Mozi: un virulent critique de Confucius
Mozi, qui a vécu entre 470 et 381 avant notre ère, fut l’un des penseurs les plus importants de la Chine antique et le premier à remettre en question le confucianisme. Lettré engagé, il préconisait le bien commun, la méritocratie, le travail, la frugalité et l’ordre social. Il était un virulent critique de Confucius.
«Le point de divergence principal entre Confucius et Mozi est que celui-ci priorisait la raison d’État plutôt que le dévouement envers la famille, souligne Anna Ghiglione. Le critère d’utilité est au centre de la pensée de Mozi, qui critiquait le raffinement culturel et les rites pratiqués par les élites.»

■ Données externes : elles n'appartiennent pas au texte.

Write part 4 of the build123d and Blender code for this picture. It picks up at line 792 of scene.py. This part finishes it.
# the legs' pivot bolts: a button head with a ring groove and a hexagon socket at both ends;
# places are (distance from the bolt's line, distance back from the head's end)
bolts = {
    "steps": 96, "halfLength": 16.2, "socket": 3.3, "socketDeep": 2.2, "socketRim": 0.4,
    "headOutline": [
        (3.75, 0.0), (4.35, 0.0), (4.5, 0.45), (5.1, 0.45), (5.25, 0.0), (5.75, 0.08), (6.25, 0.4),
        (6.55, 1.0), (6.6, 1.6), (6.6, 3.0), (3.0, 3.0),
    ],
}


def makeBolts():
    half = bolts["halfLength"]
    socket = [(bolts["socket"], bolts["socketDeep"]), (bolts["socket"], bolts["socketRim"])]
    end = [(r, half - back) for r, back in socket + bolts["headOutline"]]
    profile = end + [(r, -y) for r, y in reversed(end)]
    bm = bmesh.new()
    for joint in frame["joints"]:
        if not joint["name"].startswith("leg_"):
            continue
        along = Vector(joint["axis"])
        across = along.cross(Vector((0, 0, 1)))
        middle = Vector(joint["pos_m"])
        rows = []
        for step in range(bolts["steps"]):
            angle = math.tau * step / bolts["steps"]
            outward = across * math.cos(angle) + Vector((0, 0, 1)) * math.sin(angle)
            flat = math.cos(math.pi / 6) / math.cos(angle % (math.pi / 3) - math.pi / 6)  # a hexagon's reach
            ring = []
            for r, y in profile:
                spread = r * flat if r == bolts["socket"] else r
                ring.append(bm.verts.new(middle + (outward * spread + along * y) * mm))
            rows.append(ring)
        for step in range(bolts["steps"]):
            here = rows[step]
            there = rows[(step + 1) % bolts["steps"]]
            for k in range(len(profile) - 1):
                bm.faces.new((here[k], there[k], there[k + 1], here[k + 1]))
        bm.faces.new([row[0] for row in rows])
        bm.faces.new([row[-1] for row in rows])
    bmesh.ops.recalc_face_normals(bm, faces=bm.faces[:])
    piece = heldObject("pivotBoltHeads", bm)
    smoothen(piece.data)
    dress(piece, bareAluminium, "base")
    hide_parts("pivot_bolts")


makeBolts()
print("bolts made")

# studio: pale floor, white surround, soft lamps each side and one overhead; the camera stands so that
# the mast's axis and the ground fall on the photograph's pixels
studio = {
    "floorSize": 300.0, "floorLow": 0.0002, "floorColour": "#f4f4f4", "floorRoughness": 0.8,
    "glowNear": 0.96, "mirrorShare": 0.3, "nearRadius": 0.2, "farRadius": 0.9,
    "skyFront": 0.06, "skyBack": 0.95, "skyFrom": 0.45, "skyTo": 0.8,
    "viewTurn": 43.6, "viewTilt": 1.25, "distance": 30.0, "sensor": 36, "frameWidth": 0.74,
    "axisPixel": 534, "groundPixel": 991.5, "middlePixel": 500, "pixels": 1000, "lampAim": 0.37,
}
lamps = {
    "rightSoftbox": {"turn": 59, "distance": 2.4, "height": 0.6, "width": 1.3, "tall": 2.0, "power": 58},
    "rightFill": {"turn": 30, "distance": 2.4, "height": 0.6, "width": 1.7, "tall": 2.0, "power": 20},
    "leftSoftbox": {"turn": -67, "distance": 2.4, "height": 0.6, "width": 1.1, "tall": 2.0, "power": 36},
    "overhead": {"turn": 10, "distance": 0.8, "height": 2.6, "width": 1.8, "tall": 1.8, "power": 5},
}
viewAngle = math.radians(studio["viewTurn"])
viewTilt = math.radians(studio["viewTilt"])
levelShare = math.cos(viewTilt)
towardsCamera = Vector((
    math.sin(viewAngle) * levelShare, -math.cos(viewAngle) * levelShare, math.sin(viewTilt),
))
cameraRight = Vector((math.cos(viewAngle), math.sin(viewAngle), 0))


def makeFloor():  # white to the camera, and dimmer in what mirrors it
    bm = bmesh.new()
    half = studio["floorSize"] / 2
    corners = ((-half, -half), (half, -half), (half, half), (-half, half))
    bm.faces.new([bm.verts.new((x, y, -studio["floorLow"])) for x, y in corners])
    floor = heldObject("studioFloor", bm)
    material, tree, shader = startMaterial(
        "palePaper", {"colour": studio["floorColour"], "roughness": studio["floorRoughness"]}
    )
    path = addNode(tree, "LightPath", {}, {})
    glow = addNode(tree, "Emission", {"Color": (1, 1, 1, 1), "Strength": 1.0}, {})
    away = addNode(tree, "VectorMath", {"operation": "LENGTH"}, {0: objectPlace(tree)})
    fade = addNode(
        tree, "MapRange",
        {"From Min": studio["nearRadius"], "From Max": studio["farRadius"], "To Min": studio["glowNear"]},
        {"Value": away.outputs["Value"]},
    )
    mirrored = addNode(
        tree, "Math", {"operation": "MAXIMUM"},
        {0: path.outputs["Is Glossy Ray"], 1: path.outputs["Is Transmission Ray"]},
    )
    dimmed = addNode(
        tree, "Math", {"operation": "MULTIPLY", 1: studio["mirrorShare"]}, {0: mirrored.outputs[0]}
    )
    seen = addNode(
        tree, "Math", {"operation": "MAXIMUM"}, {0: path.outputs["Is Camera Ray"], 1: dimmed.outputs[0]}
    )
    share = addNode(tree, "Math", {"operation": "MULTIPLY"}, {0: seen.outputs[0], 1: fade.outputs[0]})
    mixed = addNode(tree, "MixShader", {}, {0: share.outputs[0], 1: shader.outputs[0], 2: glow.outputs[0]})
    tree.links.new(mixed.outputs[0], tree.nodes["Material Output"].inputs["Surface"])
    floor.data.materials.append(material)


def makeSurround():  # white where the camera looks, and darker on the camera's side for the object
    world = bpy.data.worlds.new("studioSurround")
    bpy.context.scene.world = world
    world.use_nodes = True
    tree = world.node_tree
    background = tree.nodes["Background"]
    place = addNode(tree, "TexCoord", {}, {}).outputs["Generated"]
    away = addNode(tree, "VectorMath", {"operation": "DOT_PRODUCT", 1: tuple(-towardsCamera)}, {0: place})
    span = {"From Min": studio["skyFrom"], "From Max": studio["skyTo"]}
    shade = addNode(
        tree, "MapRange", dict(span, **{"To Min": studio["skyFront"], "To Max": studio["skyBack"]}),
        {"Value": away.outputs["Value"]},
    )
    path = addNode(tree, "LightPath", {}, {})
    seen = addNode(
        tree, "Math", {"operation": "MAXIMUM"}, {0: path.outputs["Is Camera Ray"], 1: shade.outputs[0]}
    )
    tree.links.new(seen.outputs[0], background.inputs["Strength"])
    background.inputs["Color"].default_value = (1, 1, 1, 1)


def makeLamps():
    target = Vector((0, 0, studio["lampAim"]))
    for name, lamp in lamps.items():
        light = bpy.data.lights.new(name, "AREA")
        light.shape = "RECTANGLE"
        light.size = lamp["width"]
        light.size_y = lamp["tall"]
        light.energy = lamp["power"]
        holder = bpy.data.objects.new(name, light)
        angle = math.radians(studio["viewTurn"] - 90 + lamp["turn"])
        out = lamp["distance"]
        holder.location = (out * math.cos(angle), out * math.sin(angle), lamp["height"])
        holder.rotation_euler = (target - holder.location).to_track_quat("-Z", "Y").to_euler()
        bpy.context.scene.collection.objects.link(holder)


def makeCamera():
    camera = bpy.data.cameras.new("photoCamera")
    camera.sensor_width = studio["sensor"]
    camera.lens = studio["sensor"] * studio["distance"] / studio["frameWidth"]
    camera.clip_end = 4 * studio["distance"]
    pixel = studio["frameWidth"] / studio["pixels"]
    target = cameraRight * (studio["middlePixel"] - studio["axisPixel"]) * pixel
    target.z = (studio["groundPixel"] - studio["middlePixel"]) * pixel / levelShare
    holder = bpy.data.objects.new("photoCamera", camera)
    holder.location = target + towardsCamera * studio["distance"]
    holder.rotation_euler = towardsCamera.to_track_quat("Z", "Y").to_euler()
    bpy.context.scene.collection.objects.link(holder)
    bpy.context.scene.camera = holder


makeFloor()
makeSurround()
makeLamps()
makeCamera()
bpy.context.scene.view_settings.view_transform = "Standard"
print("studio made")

La doctrine la plus connue du moïsme est celle de l’amour universel – ce qui n’a rien à voir avec les sentiments ou l’émotion, selon la professeure. «Fondement de toute action morale, l’amour universel de Mozi suppose la primauté du bien commun sur les intérêts personnels et il repose sur un souci d’équité et de stabilité afin entre autres d’éviter les conflits et les guerres.»

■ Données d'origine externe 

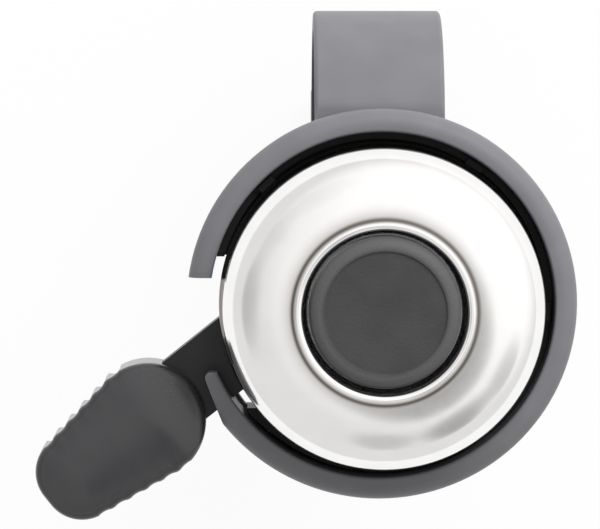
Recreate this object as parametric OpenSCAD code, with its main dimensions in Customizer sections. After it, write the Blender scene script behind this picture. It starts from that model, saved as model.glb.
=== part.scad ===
// Bicycle bell with a thumb lever, for a straight handlebar.
// The origin is the middle of the handlebar, X runs along the bar, and Z along the dome's axis.

/* [Handlebar clamp] */
// Diameter of the handlebar
bar_d = 25.4; // [22.2:0.1:31.8]
// Width of the hoop along the bar
hoop_w = 15.4; // [12:0.2:18]
// Thickness of the hoop's wall
hoop_t = 2.15; // [1.8:0.05:3]
// Thickness of the rubber liner
liner_t = 1.2; // [1:0.1:2]
// Distance from the bar's axis back to the dome's axis
bell_offset = 17.75; // [16:0.05:20]

/* [Housing] */
// Outer radius of the housing's wall
housing_r = 22.75; // [22.2:0.05:24]
// Inner radius of the housing's wall
housing_inner_r = 20.05; // [19.8:0.05:21]
// Height of the housing's wall
housing_h = 10; // [9.5:0.1:12]
// Thickness of the housing's floor
floor_t = 1.8; // [1.2:0.1:2.4]
// How far the tail of the C swings outwards
tail_shift = 0.55; // [0.3:0.05:1]

/* [Dome] */
// Diameter of the dome
dome_d = 37; // [35:0.5:37]
// Thickness of the dome's metal
dome_t = 1; // [0.8:0.1:1.2]
// Height of the dome's rim over the housing's underside
dome_rim_z = 8; // [7.8:0.1:8.6]
// Radius of the shoulder between skirt and crown
shoulder_r = 4.2; // [3.8:0.1:4.4]
// Radius of the recess for the cap
recess_r = 9.35; // [9:0.05:9.6]
// Radius of the centre cap
cap_r = 8.7; // [8:0.1:8.8]

/* [Lever] */
// Direction of the lever at rest, turned from X about Z
lever_turn = 218.5; // [216:0.5:221]
// Distance of the arm's centre line from the dome's axis
lever_offset = 6.3; // [6:0.1:6.8]
// Width of the arm
arm_w = 8.35; // [7.5:0.05:8.6]
// Thickness of the arm
arm_t = 2.8; // [2.4:0.1:3]
// Distance from the pivot to the near end of the thumb pad
pad_start = 23.1; // [23:0.1:25]
// Distance from the pivot to the far end of the thumb pad
pad_end = 44.8; // [43:0.1:47]
// Width of the thumb pad where it is widest
pad_near_w = 13.7; // [13:0.1:15]
// Width of the thumb pad at its far end
pad_far_w = 10.5; // [10:0.1:11.5]
// Height of the thumb pad along Z
pad_h = 9; // [8:0.1:10]
// Number of flutes on each long side of the pad
flutes = 6; // [4:1:7]

/* [Hidden] */
$fn = 96;
skin = 1.6;
gap = 0.01;
fit = 0.05;
through = 20;

// Clamp
bore_r = bar_d / 2 + fit;
liner_r = bore_r + liner_t;
hoop_r = liner_r + hoop_t;
split_w = 2.4;
lug_t = 4.6;
lug_y = split_w / 2 + lug_t;
lug_bottom = -hoop_r - 7;
clamp_screw_z = -hoop_r - 2.8;
screw_r = 2;
washer_sink = 1;
nut_t = 3.2;
clamp_washer_t = 0.6;
clamp_head_y = -lug_y + washer_sink - clamp_washer_t;
clamp_head_t = 3.4;
foot_t = 5;
foot_back = -bell_offset - 5.5;
edge_r = 0.5;

// The housing's underside, as low as the bar's hoop allows
housing_z = liner_r + 1.45;

// Heights over the housing's underside
cup_floor_z = floor_t;
cup_floor_t = 1.6;
cup_top_z = cup_floor_z + cup_floor_t;
washer_t = 0.5;
lever_z = cup_top_z + washer_t + 0.1;
arm_top_z = lever_z + arm_t;
roof_z = arm_top_z + 0.3;
post_top_z = 15.2;
cushion_t = 0.8;
cushion_r = 5;
recess_z = post_top_z + cushion_t + dome_t;
steel_washer_t = 0.8;
steel_washer_r = 4.5;
screw_head_t = 2;
screw_head_r = 2.8;

// The dome: a flared lip at the rim, the shoulder, a nearly flat crown, a valley and a bead
dome_r = dome_d / 2;
lip_r = 0.4;
lip_turn = 50;
flare_r = 1;
flare_c = [dome_r + flare_r, dome_rim_z + lip_r + (flare_r + lip_r) * sin(lip_turn)];
lip_c = flare_c - (flare_r + lip_r) * [cos(lip_turn), sin(lip_turn)];
shoulder_c = [dome_r - shoulder_r, recess_z - 1.4];
crown_r = 15.4;
crown_turn = 70;
crown_c = shoulder_c + (shoulder_r - crown_r) * [cos(crown_turn), sin(crown_turn)];
valley_r = 0.5;
bead_r = 0.6;
bead_c = [recess_r + bead_r, recess_z + 3.25];

// The base cup sits loosely in the housing
cup_r = housing_inner_r - 0.05;
cup_wall = 0.85;
cup_wall_z = dome_rim_z - 1.8;
rib_z = dome_rim_z - 0.9;
rib_angles = [56, 134, -3, -62];
tail_start = -55;
tail_end = -160;
tail_c = -tail_shift * [cos(tail_start), sin(tail_start)];
tip_x = -20.9;

// Openings for the lever
mouth_top = 3.15;
mouth_bottom = -7.85;
notch_top = 5.4;
notch_bottom = -12.4;
notch_x = -12.5;
stop_gap = 0.2;

// The lever's pivot stands beside the centre post
pivot = lever_offset * [cos(lever_turn - 90), sin(lever_turn - 90)];
pivot_r = 1.6;
pivot_head_r = 3.3;
pivot_head_t = 1.2;
boss_r = 3;
boss_t = 0.1;
hub_r = arm_w / 2;
tail_w = 5;
leaf_x = -14.1;
leaf_t = 0.35;
leaf_h = 4;
leaf_z = dome_rim_z + 1;
leaf_root = 2.3;
leaf_tip = 11;
leaf_end = leaf_tip + 0.8;
ear_t = 1.2;
ear_x = leaf_x + leaf_t / 2;
ear_back = 1.8;
head_r = 1.9;
head_h = 4.6;
pad_top_z = housing_h + 0.3;
core_h = pad_h - 2 * skin;
pad_near_round = pad_near_w / 2;
pad_far_round = 4.6;
pad_near_c = [pad_start + pad_near_round, 0];
pad_far_c = [pad_end - pad_far_round, pad_far_w / 2 - pad_far_round];
pad_lean = asin((pad_near_round - pad_far_round) / norm(pad_far_c - pad_near_c))
    - heading(pad_near_c, pad_far_c);
arm_in_pad = 3;
flute_r = 0.7;
flute_depth = 0.25;
flute_step = 2.16;
flute_start = 6.5;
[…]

S’il critique la guerre offensive, Mozi n’est pas pour autant naïf: il élabore une pléthore de moyens de défense s’appuyant sur des groupes paramilitaires bien entraînés.
«Ce fut la partie la plus difficile à traduire, confie Mme Ghiglione. La description des stratégies et de l’arsenal de défense de l’époque, dont la terminologie est très technique, s’avère particulièrement informative: en la découvrant, on a l’impression de visiter un site archéologique.»
Science et vision moderne du travail
Autre point de divergence, Mozi considérait que les rites funéraires énoncés par Confucius (culte assidu des ancêtres et deuil prolongé de trois ans) interféraient avec la productivité du peuple.
«La vision du travail de Mozi était très moderne en ce sens qu’elle était unifiée, ajoute Anna Ghiglione. Le travail devait être pratiqué en dehors des murs de la maison et par tous les membres de la société, incluant les femmes: au 5e siècle avant notre ère, les femmes étaient nombreuses à travailler dans le domaine du textile et, en ce sens, ce n’est pas d’hier que les vêtements sont fabriqués en Chine!»
Pour celle qui enseigne aussi au Centre d’études asiatiques de l’UdeM, le dynamisme du travail qu’on observe aujourd’hui en Chine présente un lien de continuité avec la doctrine moïste, tout comme la vision positive de l’innovation technologique et de la science.
«Le Mozi est l’un des rares textes chinois à réunir des éléments de philosophie des sciences, d’épistémologie et de logique – dont les notions de cause à effet, précise Mme Ghiglione. Il présente aussi des définitions de physique, d’optique et de mécanique.»
Ainsi, près de 2500 ans après sa mort, le maître fondateur de l’école moïste est désormais perçu comme un personnage emblématique du développement scientifique et technologique en Chine: le satellite quantique que la Chine a lancé en orbite en 2016 porte d’ailleurs son nom.
Pour Anna Ghiglione, «la lecture du Mozi n’est pas seulement indispensable pour connaître le paysage philosophique de l’Antiquité, elle permet aussi de comprendre les valeurs de la société chinoise contemporaine», conclut-elle.
Il importe de noter que Mme Ghiglione, qui a déjà collaboré avec l’Université de Pékin en tant que chercheuse invitée, a traduit le Mozi dans le cadre de la collection Histoire et culture chinoises, dirigée par Shenwen Li, professeur titulaire au Département des sciences historiques de l’Université Laval.